Work instructions
It is required that all of the data be written out exactly.

# Material start

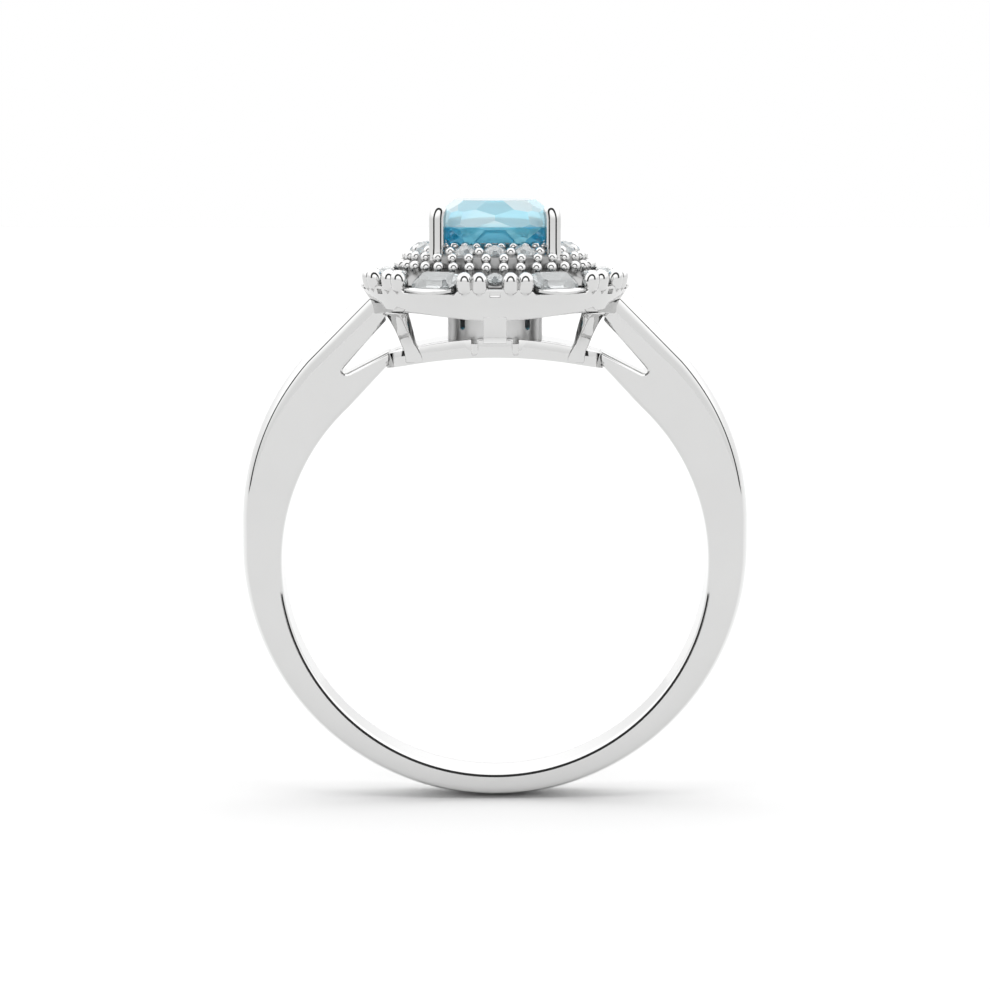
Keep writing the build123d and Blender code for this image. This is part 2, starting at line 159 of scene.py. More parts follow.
def setLight():
    world = bpy.data.worlds.new("softRoom")
    bpy.context.scene.world = world
    world.use_nodes = True
    nodes, links = world.node_tree.nodes, world.node_tree.links
    nodes.clear()
    place = nodes.new("ShaderNodeTexCoord")
    split = nodes.new("ShaderNodeSeparateXYZ")
    links.new(place.outputs["Generated"], split.inputs[0])
    turn = nodes.new("ShaderNodeMath")
    turn.operation = "MULTIPLY"
    turn.inputs[1].default_value = -1
    links.new(split.outputs["Y"], turn.inputs[0])
    ramp = nodes.new("ShaderNodeValToRGB")
    ramp.color_ramp.interpolation = "EASE"
    stops = ramp.color_ramp.elements
    bright, dark = (1, 1, 1, 1), (studio["flagDark"],) * 3 + (1,)
    outer, inner = cos(radians(studio["flagOuter"])), cos(radians(studio["flagInner"]))
    stops[0].position, stops[0].color = outer - 0.06, bright
    stops[1].position, stops[1].color = outer, dark
    for where, colour in ((inner, dark), (inner + 0.05, bright)):
        stop = stops.new(where)
        stop.color = colour
    links.new(turn.outputs[0], ramp.inputs["Fac"])
    climb = nodes.new("ShaderNodeMapRange")
    climb.interpolation_type = "SMOOTHSTEP"
    climb.inputs["From Min"].default_value = 0
    climb.inputs["From Max"].default_value = sin(radians(studio["fullSky"]))
    climb.inputs["To Min"].default_value = studio["horizonShade"]
    climb.inputs["To Max"].default_value = 1
    links.new(split.outputs["Z"], climb.inputs["Value"])
    lit = nodes.new("ShaderNodeVectorMath")
    lit.operation = "SCALE"
    links.new(ramp.outputs["Color"], lit.inputs[0])
    links.new(climb.outputs["Result"], lit.inputs["Scale"])
    room = nodes.new("ShaderNodeBackground")
    room.inputs["Strength"].default_value = studio["skyStrength"]
    links.new(lit.outputs[0], room.inputs["Color"])
    backdrop = nodes.new("ShaderNodeBackground")
    backdrop.inputs["Color"].default_value = (1, 1, 1, 1)
    backdrop.inputs["Strength"].default_value = 1.0
    glow = nodes.new("ShaderNodeBackground")          # what light that leaves a stone sees
    glow.inputs["Color"].default_value = (1, 1, 1, 1)
    glow.inputs["Strength"].default_value = studio["stoneGlow"]
    path = nodes.new("ShaderNodeLightPath")
    through = nodes.new("ShaderNodeMixShader")
    links.new(path.outputs["Is Transmission Ray"], through.inputs["Fac"])
    links.new(room.outputs[0], through.inputs[1])
    links.new(glow.outputs[0], through.inputs[2])
    pick = nodes.new("ShaderNodeMixShader")
    links.new(path.outputs["Is Camera Ray"], pick.inputs["Fac"])
    links.new(through.outputs[0], pick.inputs[1])
    links.new(backdrop.outputs[0], pick.inputs[2])
    out = nodes.new("ShaderNodeOutputWorld")
    links.new(pick.outputs[0], out.inputs["Surface"])
    bpy.context.scene.view_settings.view_transform = "Standard"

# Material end

Finished answer
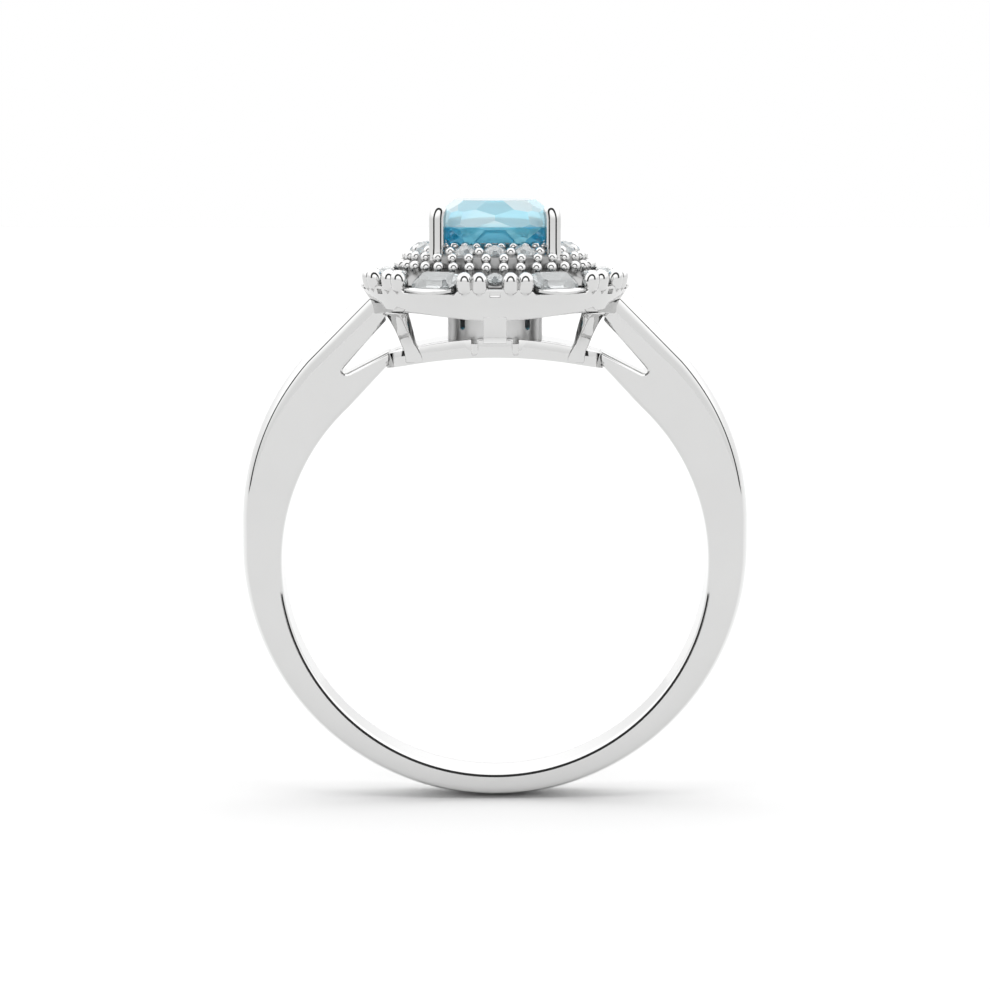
Keep writing the build123d and Blender code for this image. This is part 2, starting at line 159 of scene.py. More parts follow.
def setLight():
    world = bpy.data.worlds.new("softRoom")
    bpy.context.scene.world = world
    world.use_nodes = True
    nodes, links = world.node_tree.nodes, world.node_tree.links
    nodes.clear()
    place = nodes.new("ShaderNodeTexCoord")
    split = nodes.new("ShaderNodeSeparateXYZ")
    links.new(place.outputs["Generated"], split.inputs[0])
    turn = nodes.new("ShaderNodeMath")
    turn.operation = "MULTIPLY"
    turn.inputs[1].default_value = -1
    links.new(split.outputs["Y"], turn.inputs[0])
    ramp = nodes.new("ShaderNodeValToRGB")
    ramp.color_ramp.interpolation = "EASE"
    stops = ramp.color_ramp.elements
    bright, dark = (1, 1, 1, 1), (studio["flagDark"],) * 3 + (1,)
    outer, inner = cos(radians(studio["flagOuter"])), cos(radians(studio["flagInner"]))
    stops[0].position, stops[0].color = outer - 0.06, bright
    stops[1].position, stops[1].color = outer, dark
    for where, colour in ((inner, dark), (inner + 0.05, bright)):
        stop = stops.new(where)
        stop.color = colour
    links.new(turn.outputs[0], ramp.inputs["Fac"])
    climb = nodes.new("ShaderNodeMapRange")
    climb.interpolation_type = "SMOOTHSTEP"
    climb.inputs["From Min"].default_value = 0
    climb.inputs["From Max"].default_value = sin(radians(studio["fullSky"]))
    climb.inputs["To Min"].default_value = studio["horizonShade"]
    climb.inputs["To Max"].default_value = 1
    links.new(split.outputs["Z"], climb.inputs["Value"])
    lit = nodes.new("ShaderNodeVectorMath")
    lit.operation = "SCALE"
    links.new(ramp.outputs["Color"], lit.inputs[0])
    links.new(climb.outputs["Result"], lit.inputs["Scale"])
    room = nodes.new("ShaderNodeBackground")
    room.inputs["Strength"].default_value = studio["skyStrength"]
    links.new(lit.outputs[0], room.inputs["Color"])
    backdrop = nodes.new("ShaderNodeBackground")
    backdrop.inputs["Color"].default_value = (1, 1, 1, 1)
    backdrop.inputs["Strength"].default_value = 1.0
    glow = nodes.new("ShaderNodeBackground")          # what light that leaves a stone sees
    glow.inputs["Color"].default_value = (1, 1, 1, 1)
    glow.inputs["Strength"].default_value = studio["stoneGlow"]
    path = nodes.new("ShaderNodeLightPath")
    through = nodes.new("ShaderNodeMixShader")
    links.new(path.outputs["Is Transmission Ray"], through.inputs["Fac"])
    links.new(room.outputs[0], through.inputs[1])
    links.new(glow.outputs[0], through.inputs[2])
    pick = nodes.new("ShaderNodeMixShader")
    links.new(path.outputs["Is Camera Ray"], pick.inputs["Fac"])
    links.new(through.outputs[0], pick.inputs[1])
    links.new(backdrop.outputs[0], pick.inputs[2])
    out = nodes.new("ShaderNodeOutputWorld")
    links.new(pick.outputs[0], out.inputs["Surface"])
    bpy.context.scene.view_settings.view_transform = "Standard"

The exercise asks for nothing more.